What everyone had been telling him and what he had seen in Boston in regards to the need for churches caused him to begin to reconsider his adamant refusal to consider himself as a church planter.
It also seemed like Boston was constantly coming up in his life.
The calling would no longer not be heard.
Then, during a trip home from a visit with his family in Indianapolis, Drew and Bre decided the need and calling everyone else had already seen in him coincided. He was visiting Indianapolis to watch his dad David Thurman preach when a video announcing another church plant came across his phone while they were at lunch.
“I watched the video and showed Bre and she just gave me this look,” Drew said. “She told me that she didn’t want to hear about someone else’s story of being faithful to going and living out the gospel.”
They began the drive home from Indianapolis theorizing what it could mean and by the time they arrived in Jasper, they were talking in absolutes. They were church planters.
“I decided I didn’t want to look back when I was 70 years old and ask myself why we didn’t go,” he said.
As these things go, Drew can now see the work in his life that God has done to prepare him for this moment. To give him the ability to potentially face the discomfort of arriving in a new city where Christianity is viewed as obsolete, an antiquity of backward thinking.
“All the times we had to move,” he explained about his father’s own history in ministry and where it led the family. “Showing up my sophomore year in high school in Indianapolis and throwing up in the bathroom because once again I had to learn to assimilate in a new culture. What I learned in those seasons, God has used those things for good.”
Those uncomfortable moments in his early life have built him into an individual who isn’t afraid of jumping into a new culture. One prepared to confront change and new thinking, something that will be needed in Boston.
To a certain extent Drew’s run from God’s calling including turning his back on his genealogy. His grandfather Tom Thurman was a church planter who decided to follow Christ when he was a teen.
“He was the generation that changed us to being Christ-followers,” Drew said about his family.
Drew’s grandfather had an established ministry and church in Southern Illinois when he felt a calling to head to Africa on mission. He answered it, leaving the ministry he started in Illinois and headed to what was then Southern Rhodesia. “He had three kids and had never been there,” Drew explained. “Just packed up his family and went.”
He and his wife established a printing company to support the ministry he started with the goal of creating self-sufficient Christian communities. They stayed until a civil war forced Tom to move back to the U.S.

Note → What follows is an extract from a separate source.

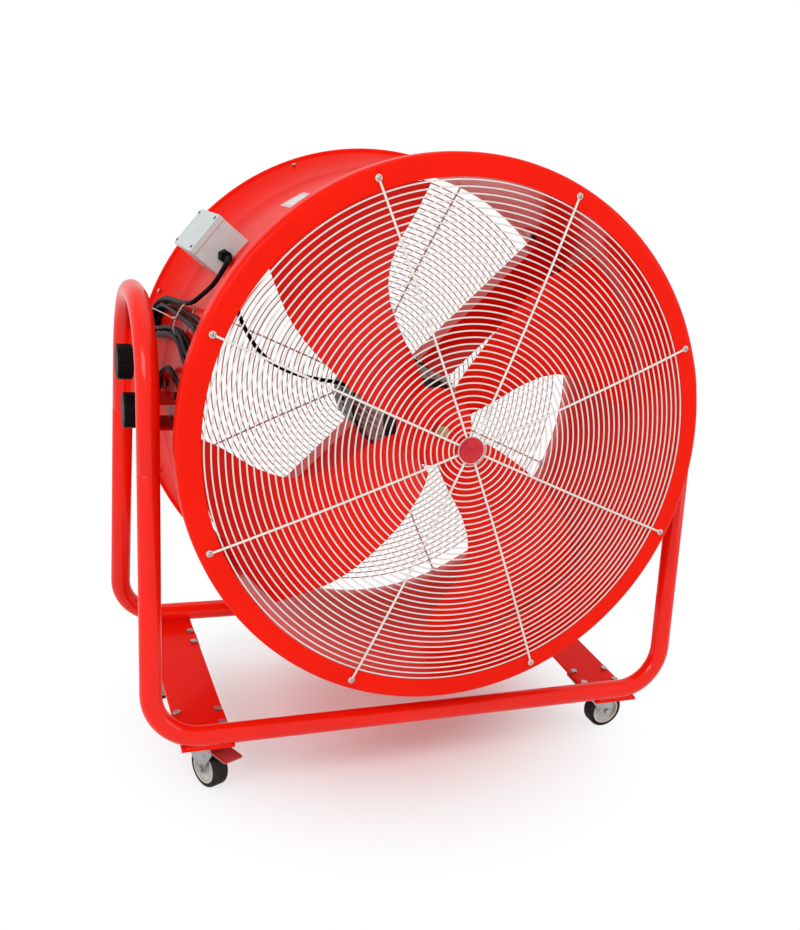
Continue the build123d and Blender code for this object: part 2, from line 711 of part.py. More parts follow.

Tom’s son Dave also went into ministry and eventually went back to what became known as Zimbabwe to work with the mission his father had started.

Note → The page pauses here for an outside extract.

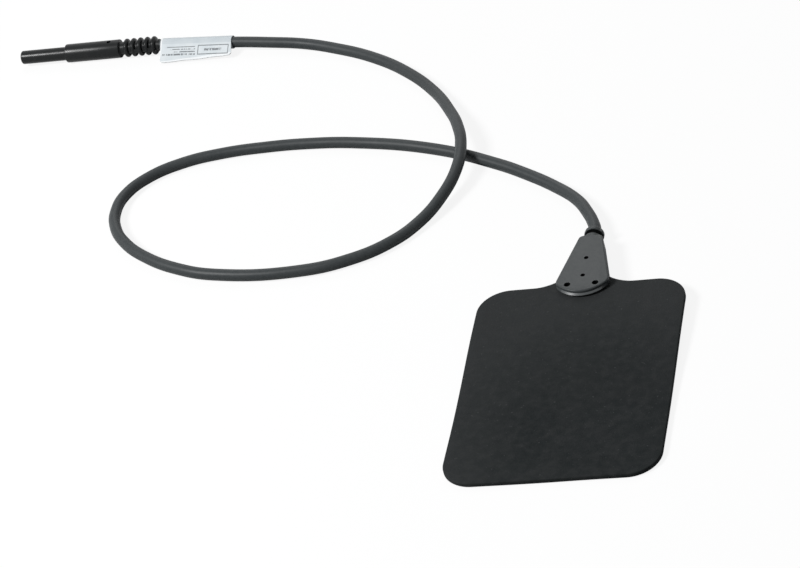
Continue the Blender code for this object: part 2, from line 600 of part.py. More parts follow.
def make_tag(frame, material):
    """Film wrapped round the lead, its two ends pressed together into a flag that lies down.

    The section is drawn with the lead's axis at the origin and the flag on the +X side, which
    is the right-hand side of the tag's heading.
    """
    wrap = LEAD_RADIUS + FIT_GAP + TAG_WRAP_THICKNESS
    tip = Vector((TAG_FLAG_REACH, TAG_FLAG_TIP_HEIGHT - PLUG_AXIS_Z))
    upper_angle = atan2(tip.y, tip.x) + acos(wrap / tip.length)
    normal = Vector((cos(upper_angle), sin(upper_angle)))
    lower_angle = upper_angle - acos(1 - TAG_FLAG_THICKNESS / wrap)
    lower_tip = tip - normal * TAG_FLAG_THICKNESS
    section = arc((0, 0), wrap, upper_angle, lower_angle + 2 * pi, TURNED_SIDES)
    section += [tuple(lower_tip), tuple(tip)]
    shape = prism(section, 0, TAG_LENGTH)

    # The flag's free edge runs at a slant, and its two corners are round
    outward = (tip - normal * wrap).normalized().to_3d()
    corners = []
    for edge in shape.edges:
        flat = [Vector((vert.co.x, vert.co.y)) for vert in edge.verts]
        level = abs(edge.verts[0].co.z - edge.verts[1].co.z) < SAME
        at_tip = min((point - tip).length for point in flat) < SAME
        at_lower_tip = min((point - lower_tip).length for point in flat) < SAME
        if level and at_tip and at_lower_tip:
            corners.append(edge)
    far_verts = [vert for edge in corners for vert in edge.verts if vert.co.z > SAME]
    bmesh.ops.translate(shape, verts=far_verts, vec=-outward * TAG_FLAG_TAPER)
    bmesh.ops.bevel(shape, geom=corners, offset=TAG_CORNER_RADIUS, segments=4, profile=0.5,
                    affect="EDGES", clamp_overlap=True, material=-1)
    along_y = Matrix(((1, 0, 0, 0), (0, 0, 1, TAG_STANDOFF), (0, 1, 0, 0), (0, 0, 0, 1)))
    bmesh.ops.transform(shape, matrix=along_y, verts=shape.verts)
    tag = new_object("tag", shape, material)
    tag.parent = frame
    passage = new_object("lead_passage", rod(LEAD_DIAMETER + 2 * FIT_GAP, -TAG_LENGTH, 2 * TAG_LENGTH))
    passage.parent = frame
    combine(tag, passage, "DIFFERENCE")


def lead_places():
    """Even points along the lead, from the collar's face to the plug's rear face.

    Its first and last step are short and straight, so each end face is parallel to its
    neighbour. Between them it follows the route, and runs straight under the tag.
    """
    start = Vector((0, COLLAR_END_Y + FIT_GAP, CONNECTOR_AXIS_Z))
    end = Vector((PLUG_REAR[0], PLUG_REAR[1], PLUG_AXIS_Z))
    along_tag = Vector((cos(TAG_HEADING), sin(TAG_HEADING), 0))
    along_plug = Vector((cos(PLUG_HEADING), sin(PLUG_HEADING), 0))
    points = [start + Vector((0, LEAD_STUB_LENGTH, 0))]
    points += [Vector(point) for point in LEAD_ROUTE]
    for half in (2, 1, 0):
        points.append(end + along_tag * (TAG_STANDOFF + TAG_LENGTH * half / 2))
    route = smooth_curve(points, LEAD_POINT_SPACING, (0, 1, 0), -along_tag)
    return [start, *route, end - along_plug * FIT_GAP]


def make_lead(material):
    curve = bpy.data.curves.new("lead", "CURVE")
    curve.dimensions = "3D"
    curve.bevel_depth = LEAD_RADIUS
    curve.bevel_resolution = LEAD_BEVEL_RESOLUTION
    curve.use_fill_caps = True
    route = lead_places()
    spline = curve.splines.new("POLY")
    spline.points.add(len(route) - 1)
    for point, place in zip(spline.points, route):
        point.co = (place[0], place[1], max(place[2], LEAD_RADIUS), 1.0)
    curve.materials.append(material)
    lead = bpy.data.objects.new("lead", curve)
    bpy.context.scene.collection.objects.link(lead)


def build_part():
    clear_scene()
    pad_rubber = plain_material("pad_rubber", (0.032, 0.035, 0.037), 0.8)
    soft_plastic = plain_material("soft_plastic", (0.085, 0.092, 0.095), 0.55)
    lead_jacket = plain_material("lead_jacket", (0.062, 0.068, 0.070), 0.55)
    plug_plastic = plain_material("plug_plastic", (0.030, 0.033, 0.035), 0.4)
    bright_metal = plain_material("bright_metal", (0.72, 0.70, 0.66), 0.25, 1.0)
    copper_strand = plain_material("copper_strand", (0.70, 0.42, 0.30), 0.4, 1.0)
    tag_film = plain_material("tag_film", (0.78, 0.82, 0.85), 0.35)

    make_electrode_pad(pad_rubber)
    make_connector(soft_plastic)
    make_contact_plate(bright_metal)
    make_pad_conductor(copper_strand)
    make_lead(lead_jacket)

    plug_axis = axis_frame("plug_axis", PLUG_HEADING)
    make_plug_body(plug_axis, plug_plastic)
    make_nose_sleeve(plug_axis, plug_plastic)
    make_socket_contact(plug_axis, bright_metal)
    make_plug_conductor(plug_axis, copper_strand)
    make_tag(axis_frame("tag_axis", TAG_HEADING), tag_film)


build_part()
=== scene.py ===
# %% [markdown]
# # A rubber electrode pad, dressed for its picture
#
# The solids of this part already stand in the right place: a thin rubber pad, a fan-shaped
# moulding at its rear edge, a lead in one loop, a marking tag and a slim socket plug. This
# script gives them their looks. It loads the solids first, because every piece below is placed
# by their measures, in metres, with the table at z = 0.

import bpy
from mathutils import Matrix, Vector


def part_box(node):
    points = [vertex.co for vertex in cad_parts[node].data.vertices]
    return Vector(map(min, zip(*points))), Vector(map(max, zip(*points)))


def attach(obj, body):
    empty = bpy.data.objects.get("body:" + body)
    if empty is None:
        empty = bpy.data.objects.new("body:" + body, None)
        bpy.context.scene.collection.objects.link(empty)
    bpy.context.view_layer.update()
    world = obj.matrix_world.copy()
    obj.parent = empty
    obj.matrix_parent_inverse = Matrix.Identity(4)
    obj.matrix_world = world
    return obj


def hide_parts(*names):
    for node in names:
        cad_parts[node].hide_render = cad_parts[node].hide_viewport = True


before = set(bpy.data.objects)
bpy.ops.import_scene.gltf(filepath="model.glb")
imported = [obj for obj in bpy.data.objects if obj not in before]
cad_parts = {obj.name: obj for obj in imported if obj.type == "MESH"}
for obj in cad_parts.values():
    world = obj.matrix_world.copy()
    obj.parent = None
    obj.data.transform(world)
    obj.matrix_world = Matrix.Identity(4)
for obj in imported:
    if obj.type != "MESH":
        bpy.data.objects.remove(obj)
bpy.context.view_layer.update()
print("nodes:", sorted(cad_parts))

# %% [markdown]
# ## Tools
#
# Everything that follows is mesh code. `MM` lets a size be written as it is read from a ruler,
# and `SAME` is the distance under which two points count as one.

# %% Imports and units
from math import acos, asin, atan2, cos, hypot, pi, radians, sin, sqrt, tan

import bmesh
import bpy
from mathutils import Matrix, Quaternion, Vector

MM = 0.001
SAME = 1e-7
scene = bpy.context.scene
print("blender", bpy.app.version_string)

# %% [markdown]
# ## Camera
#
# The picture was taken from the front right, about 35 degrees above the table, from nearly a
# metre away with a long lens, and the camera was tilted about its own axis. So the script aims
# the camera at a point of the table first, and then rolls it. Lens and sensor are in millimetres.

# %% Camera
CAMERA_PLACE = Vector((0.19884, -0.67075, 0.53924))
CAMERA_AIM = Vector((-0.05693, 0.03952, 0.0))
CAMERA_ROLL = radians(-16.543)
SENSOR_WIDTH = 36
FOCAL_LENGTH = 144

camera_data = bpy.data.cameras.new("camera")
camera_data.sensor_width = SENSOR_WIDTH
camera_data.lens = FOCAL_LENGTH
camera = bpy.data.objects.new("camera", camera_data)
camera.location = CAMERA_PLACE
camera.rotation_mode = "QUATERNION"
straight_look = (CAMERA_AIM - CAMERA_PLACE).to_track_quat("-Z", "Y")
camera.rotation_quaternion = straight_look @ Quaternion((0, 0, 1), CAMERA_ROLL)
scene.collection.objects.link(camera)
scene.camera = camera
print("camera looks at", tuple(round(value, 3) for value in CAMERA_AIM))

# %% [markdown]
# ## Finishes
#
# A finish is a Principled shader whose colour, roughness and bump come from noise. All noise
# reads Object coordinates, which are metres here, so a scale of 200 makes blotches of about
# five millimetres and a scale of 3000 makes grain of a third of a millimetre. One helper makes
# the shader, and small ones add noise, a ramp, a layer of colour and bumps. That keeps each
# finish down to the numbers that matter.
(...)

Drew is the third generation now. It’s difficult to run from your heritage and, contrary to where he thought his service to Christianity would take him, Drew is following in his grandfather’s footsteps and planting a church in Boston.
He’s named it Renaissance in reference to a revival or rebirth of a love for God in what was once the epicenter of many Christian movements. But Drew is also experiencing a renaissance as he excepts the reality of who he is, who he was shaped to be and how that is now coinciding with this new chapter in his life.
You can learn more about Renaissance Christian Church here.
Jace and Catie Rasche have led Young Life in Dubois County for several years but they will also be joining Drew and Bre in Boston.
Boston is the second most post-Christian city in America (Barna Group).
Only 3-5% of the population in the Boston metro area frequent a church on a regular basis.
There are over 52 colleges and universities in the Boston metro area.
The Boston metro area has the biggest concentration of Millenials in the U.S., and leads the nation in hiring them as well.
Boston is listed among the most influential cites, both politically and economically, in the country.